[Data shown]
>> begin
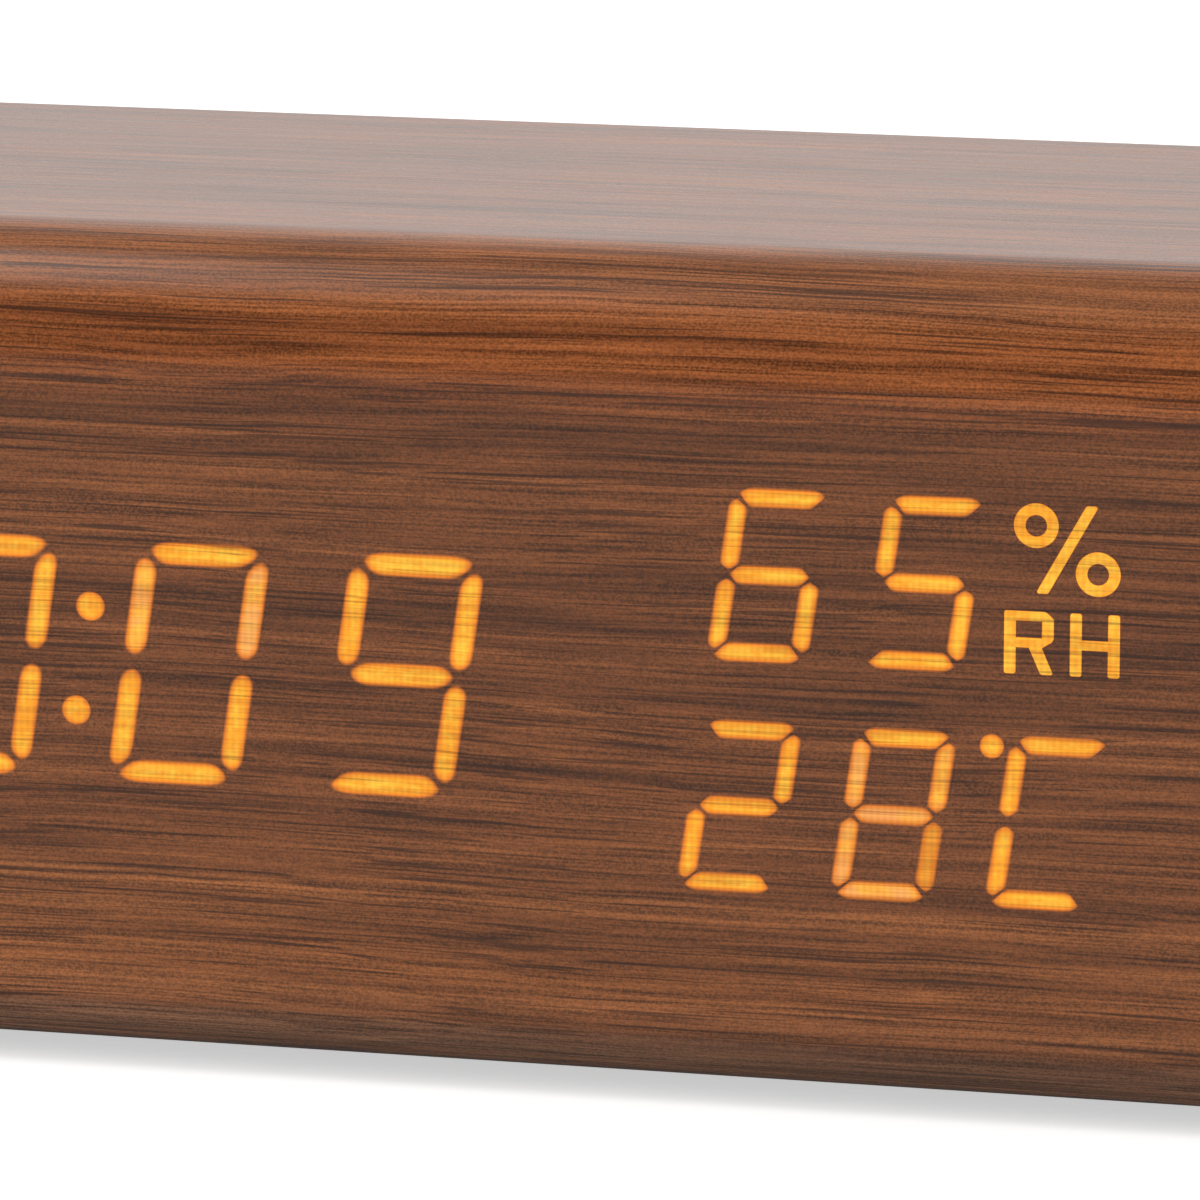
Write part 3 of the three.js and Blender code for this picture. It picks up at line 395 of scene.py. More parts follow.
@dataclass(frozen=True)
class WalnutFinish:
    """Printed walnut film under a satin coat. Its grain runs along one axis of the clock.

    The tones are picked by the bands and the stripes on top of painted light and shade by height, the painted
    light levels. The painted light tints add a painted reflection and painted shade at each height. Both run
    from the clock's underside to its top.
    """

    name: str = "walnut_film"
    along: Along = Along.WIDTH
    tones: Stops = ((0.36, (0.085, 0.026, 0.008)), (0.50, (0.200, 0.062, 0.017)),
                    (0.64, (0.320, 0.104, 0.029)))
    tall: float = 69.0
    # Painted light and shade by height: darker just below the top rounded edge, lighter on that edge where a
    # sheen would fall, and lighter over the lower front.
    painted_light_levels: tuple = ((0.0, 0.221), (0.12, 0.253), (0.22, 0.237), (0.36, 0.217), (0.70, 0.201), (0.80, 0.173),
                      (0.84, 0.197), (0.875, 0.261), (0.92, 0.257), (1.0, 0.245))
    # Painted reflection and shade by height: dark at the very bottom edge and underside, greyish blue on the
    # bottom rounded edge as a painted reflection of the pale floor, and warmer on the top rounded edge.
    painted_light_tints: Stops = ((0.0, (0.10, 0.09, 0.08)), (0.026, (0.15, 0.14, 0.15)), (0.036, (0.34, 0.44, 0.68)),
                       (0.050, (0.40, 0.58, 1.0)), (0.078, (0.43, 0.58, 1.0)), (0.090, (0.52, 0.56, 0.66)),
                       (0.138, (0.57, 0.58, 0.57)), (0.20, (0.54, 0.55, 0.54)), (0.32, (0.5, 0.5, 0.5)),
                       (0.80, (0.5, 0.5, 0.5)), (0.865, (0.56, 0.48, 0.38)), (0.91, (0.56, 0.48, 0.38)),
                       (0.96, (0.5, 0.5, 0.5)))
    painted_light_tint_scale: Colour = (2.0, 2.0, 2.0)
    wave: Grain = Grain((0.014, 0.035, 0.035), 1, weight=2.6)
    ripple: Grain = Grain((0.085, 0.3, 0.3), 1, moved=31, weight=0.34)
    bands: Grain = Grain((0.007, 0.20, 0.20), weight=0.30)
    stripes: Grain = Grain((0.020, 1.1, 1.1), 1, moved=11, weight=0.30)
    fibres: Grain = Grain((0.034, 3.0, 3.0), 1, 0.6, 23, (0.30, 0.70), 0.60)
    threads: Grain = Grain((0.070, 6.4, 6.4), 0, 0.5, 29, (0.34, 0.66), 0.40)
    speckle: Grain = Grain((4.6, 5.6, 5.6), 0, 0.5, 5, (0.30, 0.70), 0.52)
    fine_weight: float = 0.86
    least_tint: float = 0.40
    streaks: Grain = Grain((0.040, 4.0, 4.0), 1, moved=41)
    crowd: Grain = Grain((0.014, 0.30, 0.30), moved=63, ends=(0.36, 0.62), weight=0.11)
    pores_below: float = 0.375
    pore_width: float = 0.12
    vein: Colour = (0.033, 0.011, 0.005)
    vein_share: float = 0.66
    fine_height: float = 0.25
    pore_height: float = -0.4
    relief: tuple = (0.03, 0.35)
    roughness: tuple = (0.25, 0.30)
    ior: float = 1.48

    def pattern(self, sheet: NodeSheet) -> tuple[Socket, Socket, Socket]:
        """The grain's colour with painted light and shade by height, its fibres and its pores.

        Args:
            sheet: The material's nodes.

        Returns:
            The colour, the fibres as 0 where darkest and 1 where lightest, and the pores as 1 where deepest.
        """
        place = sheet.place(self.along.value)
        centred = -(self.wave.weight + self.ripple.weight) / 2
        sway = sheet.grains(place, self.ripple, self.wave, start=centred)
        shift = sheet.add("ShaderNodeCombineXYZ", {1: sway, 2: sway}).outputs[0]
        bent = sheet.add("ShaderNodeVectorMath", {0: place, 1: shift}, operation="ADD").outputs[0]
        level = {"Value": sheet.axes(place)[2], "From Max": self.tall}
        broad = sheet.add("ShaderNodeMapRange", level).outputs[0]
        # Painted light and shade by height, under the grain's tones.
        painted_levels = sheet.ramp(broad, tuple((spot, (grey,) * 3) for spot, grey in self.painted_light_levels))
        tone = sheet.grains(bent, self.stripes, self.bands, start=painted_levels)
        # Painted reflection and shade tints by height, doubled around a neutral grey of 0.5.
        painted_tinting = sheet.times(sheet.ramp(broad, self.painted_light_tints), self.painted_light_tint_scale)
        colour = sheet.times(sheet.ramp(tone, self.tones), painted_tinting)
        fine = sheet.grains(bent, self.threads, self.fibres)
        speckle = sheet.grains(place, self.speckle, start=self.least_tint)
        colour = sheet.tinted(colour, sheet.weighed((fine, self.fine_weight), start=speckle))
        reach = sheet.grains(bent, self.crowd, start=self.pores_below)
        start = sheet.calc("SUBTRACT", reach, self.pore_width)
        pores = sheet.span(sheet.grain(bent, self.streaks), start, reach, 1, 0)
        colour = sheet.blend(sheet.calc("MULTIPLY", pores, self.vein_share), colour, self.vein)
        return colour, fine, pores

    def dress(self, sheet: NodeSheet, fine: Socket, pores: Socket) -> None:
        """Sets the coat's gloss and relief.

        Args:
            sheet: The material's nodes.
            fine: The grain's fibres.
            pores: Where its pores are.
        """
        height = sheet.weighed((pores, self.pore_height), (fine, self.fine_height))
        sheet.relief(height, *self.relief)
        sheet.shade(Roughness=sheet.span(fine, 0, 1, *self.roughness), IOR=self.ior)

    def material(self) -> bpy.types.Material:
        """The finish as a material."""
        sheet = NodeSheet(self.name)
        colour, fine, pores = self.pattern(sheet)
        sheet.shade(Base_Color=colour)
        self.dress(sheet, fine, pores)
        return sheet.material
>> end
>> begin
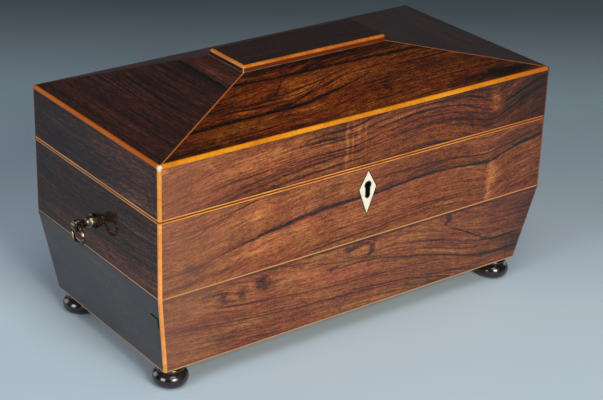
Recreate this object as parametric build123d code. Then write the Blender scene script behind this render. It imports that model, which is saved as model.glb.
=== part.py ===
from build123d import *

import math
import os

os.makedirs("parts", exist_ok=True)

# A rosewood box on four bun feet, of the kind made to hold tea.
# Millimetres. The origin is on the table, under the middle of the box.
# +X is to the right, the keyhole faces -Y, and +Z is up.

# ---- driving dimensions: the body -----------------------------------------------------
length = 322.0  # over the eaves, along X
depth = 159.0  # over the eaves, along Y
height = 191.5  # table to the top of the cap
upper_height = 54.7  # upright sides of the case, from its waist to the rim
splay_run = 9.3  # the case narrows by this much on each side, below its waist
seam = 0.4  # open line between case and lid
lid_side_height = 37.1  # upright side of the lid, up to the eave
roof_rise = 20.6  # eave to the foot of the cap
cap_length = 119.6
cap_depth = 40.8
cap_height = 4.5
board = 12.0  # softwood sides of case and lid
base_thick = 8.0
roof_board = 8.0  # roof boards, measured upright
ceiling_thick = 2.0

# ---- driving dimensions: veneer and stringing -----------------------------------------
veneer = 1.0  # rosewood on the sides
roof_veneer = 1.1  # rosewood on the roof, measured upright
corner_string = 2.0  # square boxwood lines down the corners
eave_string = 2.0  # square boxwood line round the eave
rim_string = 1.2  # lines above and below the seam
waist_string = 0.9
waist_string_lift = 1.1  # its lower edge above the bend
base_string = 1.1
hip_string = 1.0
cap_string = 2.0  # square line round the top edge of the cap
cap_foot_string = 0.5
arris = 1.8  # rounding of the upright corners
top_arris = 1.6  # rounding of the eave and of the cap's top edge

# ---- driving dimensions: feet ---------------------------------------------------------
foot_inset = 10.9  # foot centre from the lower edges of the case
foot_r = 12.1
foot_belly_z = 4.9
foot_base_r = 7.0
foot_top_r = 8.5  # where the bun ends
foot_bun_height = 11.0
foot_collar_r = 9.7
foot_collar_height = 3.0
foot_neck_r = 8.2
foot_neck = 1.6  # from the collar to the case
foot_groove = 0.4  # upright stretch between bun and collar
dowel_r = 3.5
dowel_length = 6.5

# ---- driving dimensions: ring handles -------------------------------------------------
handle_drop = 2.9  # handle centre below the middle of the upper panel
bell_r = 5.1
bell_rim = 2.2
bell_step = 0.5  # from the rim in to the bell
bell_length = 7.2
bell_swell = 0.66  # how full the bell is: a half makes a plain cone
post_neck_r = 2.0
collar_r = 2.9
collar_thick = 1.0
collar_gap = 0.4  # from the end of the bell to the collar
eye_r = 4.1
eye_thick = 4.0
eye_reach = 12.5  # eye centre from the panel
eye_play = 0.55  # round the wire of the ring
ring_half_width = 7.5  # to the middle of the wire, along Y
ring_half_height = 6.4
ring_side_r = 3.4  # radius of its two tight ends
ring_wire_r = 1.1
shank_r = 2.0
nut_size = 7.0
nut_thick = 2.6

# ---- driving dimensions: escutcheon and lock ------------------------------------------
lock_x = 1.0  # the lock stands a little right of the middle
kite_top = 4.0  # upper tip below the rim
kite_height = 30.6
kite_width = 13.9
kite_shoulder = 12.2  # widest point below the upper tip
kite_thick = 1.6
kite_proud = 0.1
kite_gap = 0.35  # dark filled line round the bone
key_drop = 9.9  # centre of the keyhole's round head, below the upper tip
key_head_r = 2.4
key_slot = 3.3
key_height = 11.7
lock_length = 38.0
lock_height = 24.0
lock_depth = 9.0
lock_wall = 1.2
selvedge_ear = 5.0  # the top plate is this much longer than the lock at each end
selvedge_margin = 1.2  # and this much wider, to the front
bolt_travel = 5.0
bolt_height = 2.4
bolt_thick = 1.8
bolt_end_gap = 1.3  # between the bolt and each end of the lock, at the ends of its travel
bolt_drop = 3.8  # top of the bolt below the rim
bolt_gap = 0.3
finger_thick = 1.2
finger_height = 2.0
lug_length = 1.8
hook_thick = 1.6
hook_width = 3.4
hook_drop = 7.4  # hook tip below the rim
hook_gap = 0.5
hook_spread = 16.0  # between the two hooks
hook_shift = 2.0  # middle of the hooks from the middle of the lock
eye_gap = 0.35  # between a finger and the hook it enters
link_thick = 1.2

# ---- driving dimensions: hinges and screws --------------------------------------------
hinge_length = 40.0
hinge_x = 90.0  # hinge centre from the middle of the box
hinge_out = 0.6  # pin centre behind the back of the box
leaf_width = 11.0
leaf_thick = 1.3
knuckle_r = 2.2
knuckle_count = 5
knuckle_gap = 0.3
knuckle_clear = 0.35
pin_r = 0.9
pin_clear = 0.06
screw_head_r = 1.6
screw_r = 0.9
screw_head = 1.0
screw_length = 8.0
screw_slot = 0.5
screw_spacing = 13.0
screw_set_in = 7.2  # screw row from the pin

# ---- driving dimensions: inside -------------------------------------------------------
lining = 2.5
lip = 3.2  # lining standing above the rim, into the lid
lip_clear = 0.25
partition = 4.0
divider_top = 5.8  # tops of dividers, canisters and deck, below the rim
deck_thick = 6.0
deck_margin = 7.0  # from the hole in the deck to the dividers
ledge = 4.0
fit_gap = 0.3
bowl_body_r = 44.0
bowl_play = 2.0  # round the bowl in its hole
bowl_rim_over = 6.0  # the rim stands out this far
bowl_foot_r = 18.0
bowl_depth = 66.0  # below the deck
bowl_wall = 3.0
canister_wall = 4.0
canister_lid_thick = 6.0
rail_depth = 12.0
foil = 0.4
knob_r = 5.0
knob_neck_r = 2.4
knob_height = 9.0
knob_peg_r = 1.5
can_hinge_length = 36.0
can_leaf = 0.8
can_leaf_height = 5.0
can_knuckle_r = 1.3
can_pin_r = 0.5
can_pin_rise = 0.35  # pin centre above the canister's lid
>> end
>> begin
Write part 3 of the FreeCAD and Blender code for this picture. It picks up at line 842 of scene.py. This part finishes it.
>> end
[Task objective]
Output the lines of the records above exactly as they appear, from the line containing "Write part 3 of the three.js" through the line containing "of the clock.".

[Exercise answer]
Write part 3 of the three.js and Blender code for this picture. It picks up at line 395 of scene.py. More parts follow.
@dataclass(frozen=True)
class WalnutFinish:
    """Printed walnut film under a satin coat. Its grain runs along one axis of the clock.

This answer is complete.